Di Ratenggaro, ada beberapa rumah khusus yang dihormati, tanpa meniadakan arti penting rumah lainnya. Selain kedua rumah di atas, ada Uma Kalama (simbol dari ibu) serta Uma Katoda Kuri dan Uma Katoda Amahu (sebagai simbolisasi saudara ayah dan ibu). Posisi mereka mewakili empat penjuru mata angin dan berhadapan. Uma Katoda berada paling selatan kampung menghadap ke utara. Di hadapannya ada Uma Kalama, yang menghadap ke selatan. Uma Katoda Kuri berada di timur menghadap ke barat, berhadapan dengan Uma Katoda Amahu.

Semua posisi punya arti. Uma Katoda Kataku, misalnya, sebagai tempat tinggal pendiri kampung, harus berada paling selatan dan menghadap ke utara, mengingatkan bahwa nenek moyang mereka berasal dari utara. Pembeda lain, di rumah khusus pasti dipasangi gelang atau cincin pada tiang utamanya.
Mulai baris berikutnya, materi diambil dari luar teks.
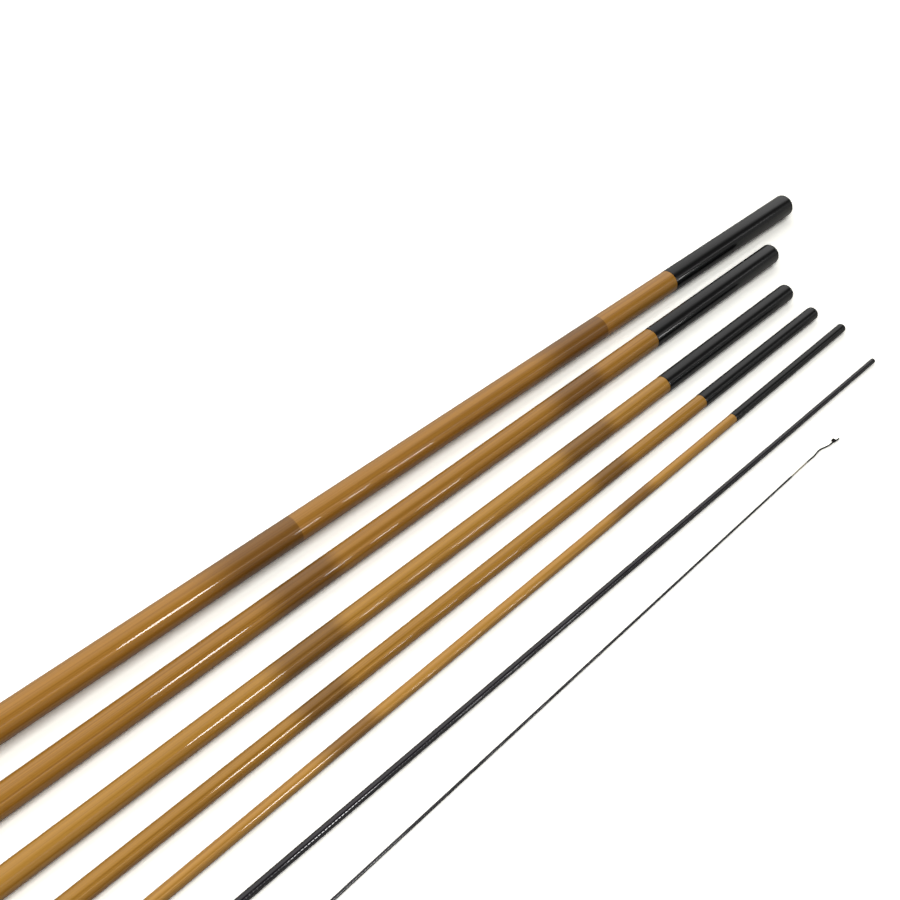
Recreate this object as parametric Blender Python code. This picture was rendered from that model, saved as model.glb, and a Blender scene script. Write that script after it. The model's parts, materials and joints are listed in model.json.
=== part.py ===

"Posisi dan jumlah rumah tak pernah berubah sejak zaman nenek moyang kami ratusan tahun lalu. Setiap posisi rumah punya segel masing-masing," katanya. Leluhur mereka datang dari utara, dari daratan. Karena itu, meski berada di bibir pantai, penduduk Ratenggaro tak ada yang menjadi nelayan. Mereka tidak punya tradisi melaut. Mereka adalah orang gunung yang terjebak di pantai.

Material rumah pun masih sesuai dengan aturan adat. Tiang utama harus terbuat dari kayu kadimbil atau kayu besi. Atap dari alang-alang kering, bambu, kahi kara)-sejenis akar gantung)-dan rotan yang mereka jadikan pengikat bahan bangunan. Jadi rumah mereka tak mengandung unsur logam, baik paku untuk perekat maupun atap seng.

Keterangan Ndara dibenarkan Pastor Robert Ramone C.Ss.R; satu dari segelintir pengamat budaya Sumba. Bahkan, menurut sang Pastor, dalam Marapu, tiang utama Uma Katoda Kataku harus berdiri di atas tengkorak manusia. Biasanya tengkorak itu diambil dari lawan yang mereka kalahkan dalam peperangan. "Namun adat itu sudah tak lagi digunakan pada zaman sekarang," kata lelaki 51 tahun itu.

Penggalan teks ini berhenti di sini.